After the second World War, many British civil servants in Nigeria were deployed back to Britain As a result, Nigerians were allowed into the civil service at higher rates, albeit in junior positions. Nigerian politicians and elites, pushed for the “Nigerianization” of the civil service to bring an end to colonial rule in the country. The mass exodus of European civil servants pre- and post-independence allowed represented ethnic groups in the civil service to increase their numbers. This also created space for the inclusion of other ethnic groups that were previously under or unrepresented in the service.
In my research, I collect civil service staff lists from the Southern Nigeria Protectorate for the years 1906, 1907, and 1909 gotten through the University of California library in microfiche form. These data are used to infer the number of Nigerian civil servants in the civil service before and just after amalgamation in 1914. I also collect data from the Nigeria National Archives in Kaduna. The Archives keep staff lists of all Federal civil servants. For the staff list 1928 to 1966, I assemble a list of all civil servants from these lists. Combined, the lists contain about 55,000 entries. Of this number, 12,000 are Nigerians. With the help of four research assistants, I code the ethnic groups each of these civil servants belong to. For each name, each research assistant coded the ethnic group they believe – based on their experience as Nigerians – the names belong to. There are many ethnic and language groups in Nigeria. Colloquially, Nigerians argue that there are over 200 language groups. However, based on Murdock’s maps on historical ethnic homelands, there are just over 100 ethnic groups in Nigeria. The data is mapped unto ethnic level data by matching ethnic groups to their ancestral geographical locations. The Federal Character Commission has compiled data on the level of representation of each state in all departments of the civil service. The commission published the Manpower statistics which are available from 1996, to 1999. I use data from 1997 and 1999 since they contain information for all agencies in the civil service, while the other two years only collect a subset of this data for agencies under the ministries.
Descriptive statistics and graphs show that in 1928, Europeans were the largest proportion of civil servants in the country. In fact, majority of colonial civil servants were British up until the 1940s when world events necessitated the deliberate incorporation of Nigerians into the service. Post-independence in 1963, we can see that the population of British civil servants had reduced by more than half. At independence in 1960, many of the British in Nigeria chose to return to their country. Among Nigerian civil servants, the Yorubas made up the largest ethnic group in the entire civil service until the post-colonial era. In fact, the Yorubas were the first ethnic group to attain positions in the colonial civil service. The second ethnic group to enter the civil service appears to be the Igbos in the 1930s. By the mid-1940s, more Nigerian groups gained employment into the civil service. Despite all the new entrants into the civil service, the Yorubas still maintained the highest population in the civil service. The ethnic composition of the civil service did not only vary across time and various ministries, departments, and agencies in the civil service. For instance, in 1928, Yorubas were only ethnic group in the civil service. They were mainly in two Agencies – the Ministry of Health, and Lands and surveying.

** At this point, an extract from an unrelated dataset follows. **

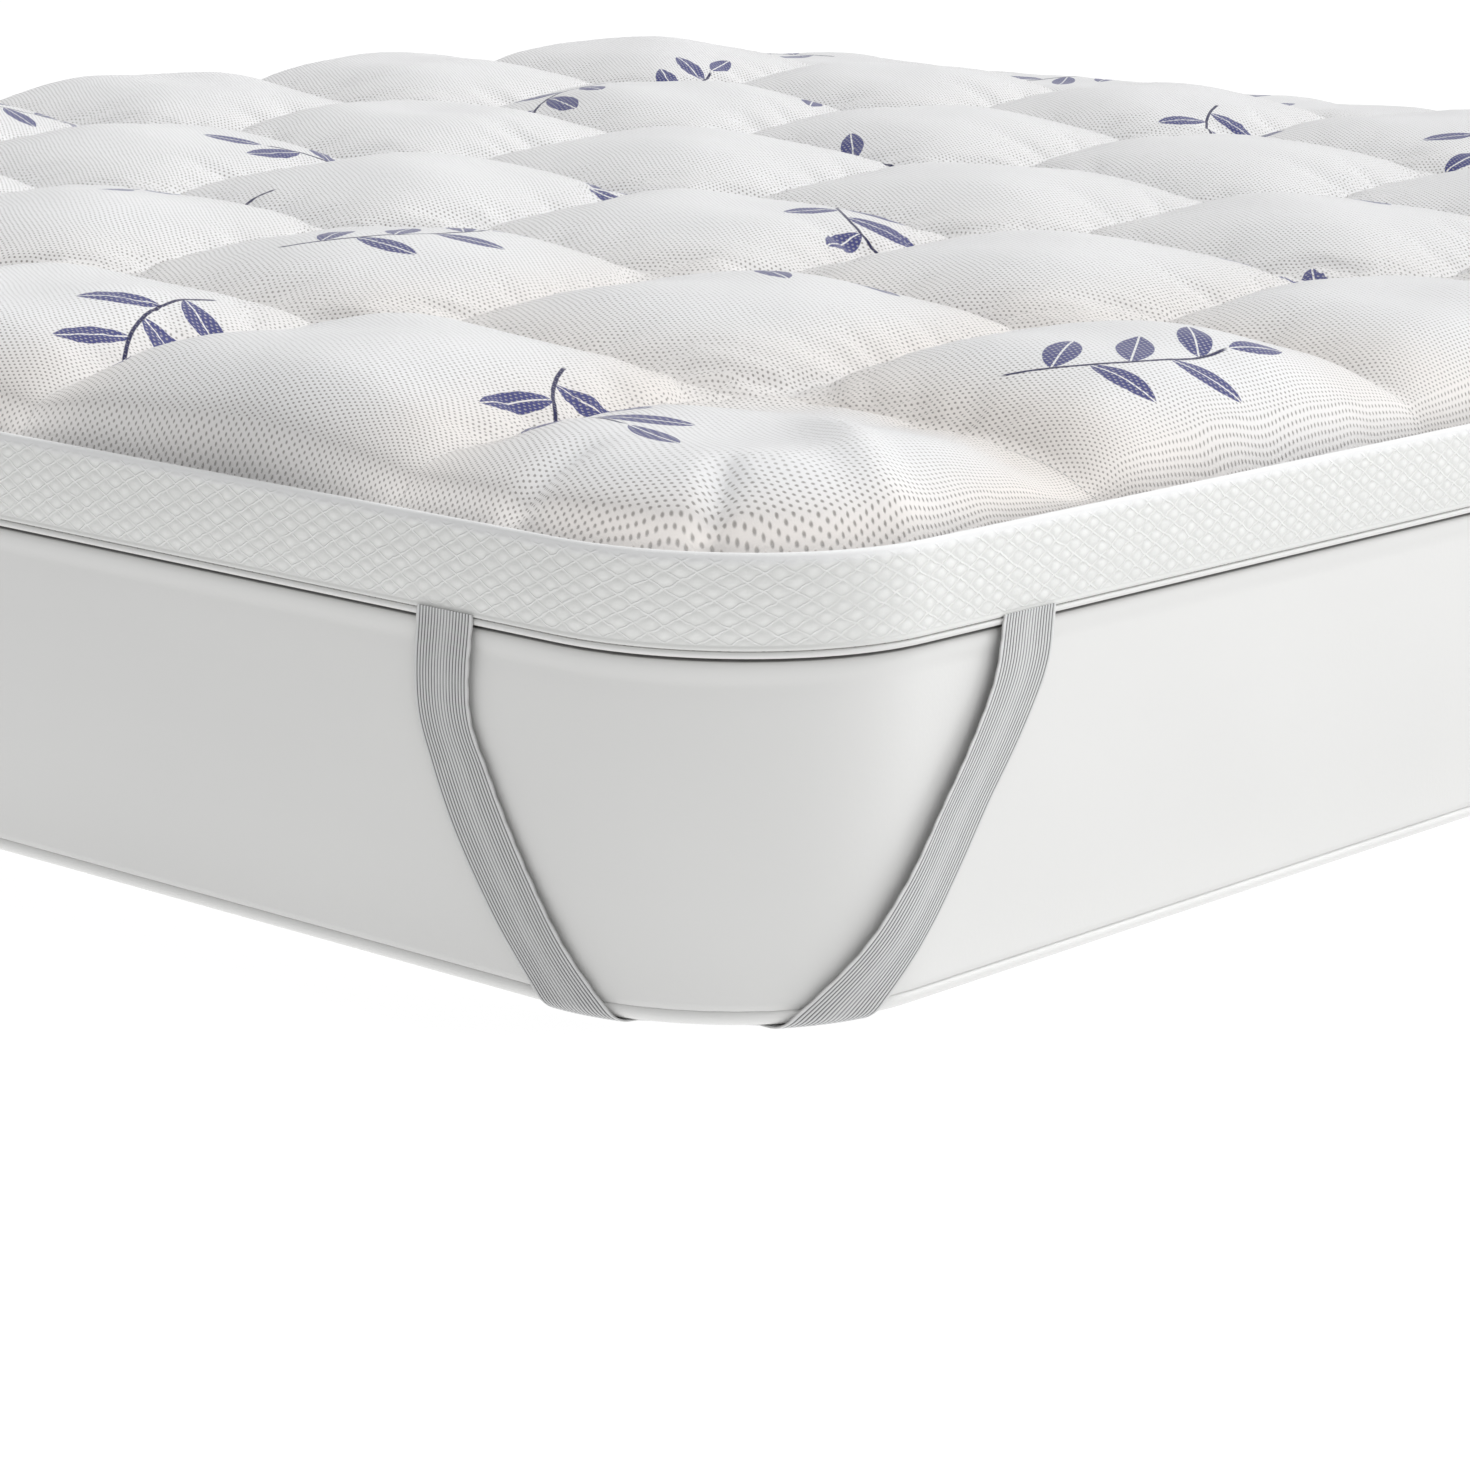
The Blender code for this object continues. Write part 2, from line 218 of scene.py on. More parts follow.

Employment in the civil service did not mean the ethnic group was in all agencies across the service.
Using simple OLS regressions, an unbalanced panel showing the levels of representation in the civil service for each Nigerian ethnic group for the period 1925 to 1966, I find that previous levels of ethnic representation within the civil service influence future levels of the representation. Those ethnic groups that had early representation in the colonial civil service were more likely to be overrepresented in the post-colonial civil service.
In ongoing work, I tease out the mechanisms behind the results discussed in this post. I adjudicate between two mechanisms to explain the results. Firstly, it could be that ethnic groups that obtained early entry also had better educational investments over time which made them more likely to be qualified for employment within the civil service. Thus, these groups have an oversupply of candidates for civil service jobs. On the other hand, it could be that regardless of their qualifications, these ethnic groups are in higher demand for civil service positions either because they do better on the job or because the civil service prefers their skills.
While we understand the consequences of bureaucratic representation, more work needs to be done to understand how this representation emerges. My research contributes to this line of inquiry for one country – Nigeria – with results which may be generalized to other countries with similar historical backgrounds and ethnic diversity. However, it will be interesting to learn of the historical development of representation in bureaucracies that do not share similar colonial history as the case studied here.